As always, a company has to define its own list of measures related to the GDPR compliance. First of all, it is necessary to work through all potential risks with data protection specialists. AURUM Law Firm will be glad to assist you in this regard.
The main recommendation is not to enter any personal data in a public Blockchain. While a private Blockchain still may comply with the requirements of the GDPR, a public Blockchain would technically be unable to meet those requirements. The EU supervisory authorities also agree with this position.
Unless it is really necessary, it is not recommended to enter personal data into a Blockchain (at least in “pure” form). For instance, you can use one of the following solutions:
- “Commitment scheme” — Personal data is entered into a Blockchain as “commit”, which cannot be viewed without the key.
- Hashing — Personal data is hashed, and only the hash confirming the correctness of the data and its existence is entered into the Blockchain.
- Encryption — Data is written to the Blockchain in encrypted form and cannot be read without the key.
- Anonymization of data — The GDPR does not apply to anonymized data, so it can be an excellent solution for certain Blockchain projects. It should be noted that the GDPR sets a relevantly high bar with respect to the anonymization.
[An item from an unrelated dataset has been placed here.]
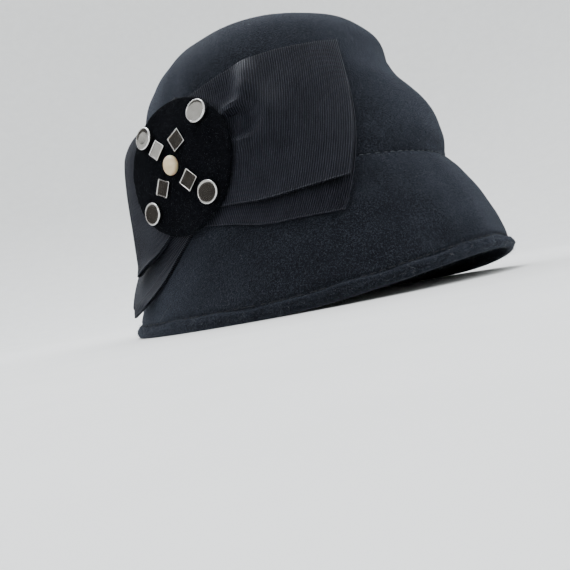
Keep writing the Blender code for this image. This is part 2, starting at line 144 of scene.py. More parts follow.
# crease: share of the crown's height, share of the crease's depth (outward is positive)
DENT = np.array([
    (0.00, 0.00), (0.14, 0.50), (0.30, 0.62), (0.42, 0.10), (0.55, -0.85),
    (0.62, -1.00), (0.72, -0.45), (0.85, 0.00), (1.00, 0.00)])

# brim: share of the way down, then shares of the way out at the front, the sides and the back
BRIM = np.array([
    (0.00, 0.00, 0.00, 0.00),
    (0.10, 0.20, 0.06, 0.08),
    (0.25, 0.42, 0.19, 0.22),
    (0.45, 0.64, 0.39, 0.42),
    (0.70, 0.85, 0.68, 0.70),
    (1.00, 1.00, 1.00, 1.00)])

# rows of the brim's mesh, each with the steps to the next: share of the way down outside
BRIM_ROWS = ((0.012, 4), (0.04, 5), (0.10, 8), (0.2, 8), (0.3, 8), (0.4, 8), (0.5, 8), (0.6, 8),
             (0.7, 7), (0.78, 7))
# height over the edge outside
HEM_ROWS = ((0.0125, 8), (0.0090, 10), (0.0055, 8), (0.0028, 4))
# round the folded edge: way in, height over the edge
EDGE_ROWS = ((0.0001, 0.0012), (0.0007, 0.0003), (0.0019, 0.0), (0.0034, 0.0002),
             (0.0042, 0.0011))
# height over the edge and depth under the outside, up the folded hem and over its edge
FOLD_ROWS = (
    (0.0035, 2 * FELT - 0.0002, 3), (0.0072, 2 * FELT - 0.0002, 2), (0.0083, 2 * FELT - 0.0009, 2),
    (0.0088, FELT + 0.0002, 2), (0.0105, FELT, 2))
# share of the way down inside
INSIDE_ROWS = (0.72, 0.5, 0.3, 0.12)

# ribbon gathered under the patch: share of the loop's length, share of the ribbon's width
GATHER = np.array([(0.0, 0.80), (0.3, 0.90), (0.5, 0.985), (0.8, 1.00), (1.0, 1.00)])

# lifts of each loop over what it lies on, as shares of PUFF, from the patch's rim to the fold:
# share of the way, under the loop at its top and its bottom edge, inside it at top and bottom
LIFTS = {
    "upper_front_loop": (
        (0, 0, 0, 0, 0),
        (0.14, 0.02, 0.02, 0.14, 0.10),
        (0.40, 0.02, 0.10, 0.12, 0.10),
        (0.75, 0.02, 0.18, 0.06, 0.08),
        (1.00, 0.02, 0.46, 0.00, 0.00)),
    "lower_front_loop": (
        (0, 0, 0, 0, 0),
        (0.50, 0.00, 0.02, 0.00, 0.03),
        (1.00, 0.00, 0.04, 0.00, 0.00)),
    "upper_back_loop": (
        (0, 0, 0, 0, 0),
        (0.45, 0.40, 0.14, 0.30, 0.08),
        (0.80, 0.70, 0.28, 0.28, 0.10),
        (1.00, 0.75, 0.38, 0.10, 0.05)),
    "lower_back_loop": (
        (0, 0, 0, 0, 0),
        (0.50, 0.02, 0.02, 0.02, 0.02),
        (0.80, 0.08, 0.16, 0.04, 0.05),
        (1.00, 0.12, 0.62, 0.04, 0.02)),
}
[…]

In the case of hashing, it would be sufficient to remove the external data source, without which the hash becomes useless. In the case of commitment and encryption, deleting the key is equivalent to deleting the data.
When developing a smart contract that processes personal data, it is recommended to foresee the possibility of human involvement (at least in cases of processing personal data).
In addition, to minimize the risks of processing personal data, you can use “zero-knowledge proof” and “secure multi-party computation” protocols, which allow you to check the correctness of the data without providing access to the data itself.